ROOT STOCK: McIntyre’s fridge is loaded with triple-bagged scion wood from a handful of varieties (the triple bagging protects them from the ethylene gas given off by apples, other fruits and even some vegetables, which could cause sprouting), and outside he has about 30 buckets filled with grafts from last year and earlier. For rootstock, Harpswell Heritage Apples use Antonovka, a “classic Russian peasant village apple,” he said. “It produces terrific roots. The idea is to plant these trees all over Harpswell.” And to see what can be brought back from the trees still growing in Harpswell, some 100 to 200 years old.
“All these old trees are calcium starved,” McIntyre said. The trio has been feeding trees, including the Harpswell Firehouse, ground-up oyster shells and other fertilizers, and finding the response gratifying. “The tree will suddenly go back to producing apples like it did when they were young.”
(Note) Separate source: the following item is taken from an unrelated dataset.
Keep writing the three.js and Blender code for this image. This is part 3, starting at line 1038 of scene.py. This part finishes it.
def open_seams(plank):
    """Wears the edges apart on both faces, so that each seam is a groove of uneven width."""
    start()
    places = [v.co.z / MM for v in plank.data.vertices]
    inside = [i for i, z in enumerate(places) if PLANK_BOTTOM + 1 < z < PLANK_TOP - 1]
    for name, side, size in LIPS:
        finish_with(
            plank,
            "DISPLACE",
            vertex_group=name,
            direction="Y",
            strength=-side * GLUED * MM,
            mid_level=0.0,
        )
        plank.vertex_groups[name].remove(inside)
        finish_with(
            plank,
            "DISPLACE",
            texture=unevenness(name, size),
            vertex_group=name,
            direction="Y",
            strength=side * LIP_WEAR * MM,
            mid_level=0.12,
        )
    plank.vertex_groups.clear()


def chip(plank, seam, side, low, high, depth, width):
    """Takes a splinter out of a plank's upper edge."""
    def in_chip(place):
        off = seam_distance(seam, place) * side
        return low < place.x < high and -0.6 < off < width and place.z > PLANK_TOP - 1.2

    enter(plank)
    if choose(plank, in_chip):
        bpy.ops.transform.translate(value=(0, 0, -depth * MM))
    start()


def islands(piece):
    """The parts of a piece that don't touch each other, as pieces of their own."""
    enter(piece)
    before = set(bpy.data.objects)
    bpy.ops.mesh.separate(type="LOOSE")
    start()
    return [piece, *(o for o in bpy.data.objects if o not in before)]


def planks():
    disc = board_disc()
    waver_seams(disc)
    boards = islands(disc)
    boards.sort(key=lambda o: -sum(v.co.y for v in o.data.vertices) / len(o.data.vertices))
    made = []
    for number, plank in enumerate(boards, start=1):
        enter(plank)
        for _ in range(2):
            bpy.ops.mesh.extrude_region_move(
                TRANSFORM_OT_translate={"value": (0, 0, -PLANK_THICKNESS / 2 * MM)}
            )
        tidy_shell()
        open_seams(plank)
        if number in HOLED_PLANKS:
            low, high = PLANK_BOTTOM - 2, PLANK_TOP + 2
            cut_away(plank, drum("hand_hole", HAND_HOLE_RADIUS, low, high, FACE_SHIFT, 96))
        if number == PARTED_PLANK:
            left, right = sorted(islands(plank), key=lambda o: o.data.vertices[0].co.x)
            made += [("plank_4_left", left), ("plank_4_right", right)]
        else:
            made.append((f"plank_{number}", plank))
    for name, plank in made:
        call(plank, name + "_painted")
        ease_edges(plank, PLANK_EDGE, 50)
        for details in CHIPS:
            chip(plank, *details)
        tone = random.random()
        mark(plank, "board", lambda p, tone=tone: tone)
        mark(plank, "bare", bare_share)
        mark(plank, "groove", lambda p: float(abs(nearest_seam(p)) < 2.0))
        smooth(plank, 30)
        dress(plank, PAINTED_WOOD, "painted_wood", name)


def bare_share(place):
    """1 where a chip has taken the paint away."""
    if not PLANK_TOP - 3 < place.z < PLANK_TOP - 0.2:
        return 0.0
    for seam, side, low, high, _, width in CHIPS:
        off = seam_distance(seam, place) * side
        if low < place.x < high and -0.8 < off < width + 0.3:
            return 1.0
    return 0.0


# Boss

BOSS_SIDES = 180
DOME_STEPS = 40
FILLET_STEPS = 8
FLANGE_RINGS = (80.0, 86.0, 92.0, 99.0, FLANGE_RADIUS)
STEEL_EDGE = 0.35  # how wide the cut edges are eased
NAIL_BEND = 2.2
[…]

HOW DO YOU LIKE THEM APPLES? McIntyre, unsurprisingly, has strong feelings about apples. He’s fine with having a glass of cider now and again. But he’s not going to pop open a bottle of French-style hard apple cider if you drop by. “That is a big thing in our culture right now,” he said, noting that Fedco’s catalog now offers cider-apple packages. “But I’m not excited by it.”
His preference is for sharp-tasting, sweet-sour apples. “I don’t like soft, mealy, God-awful McIntosh apples.” Or red delicious. Rosenberg likes to bake, and her apple and raspberry tart is a favorite. But ideally? He’s a purist: “I like eating apples – hard, interesting apples.”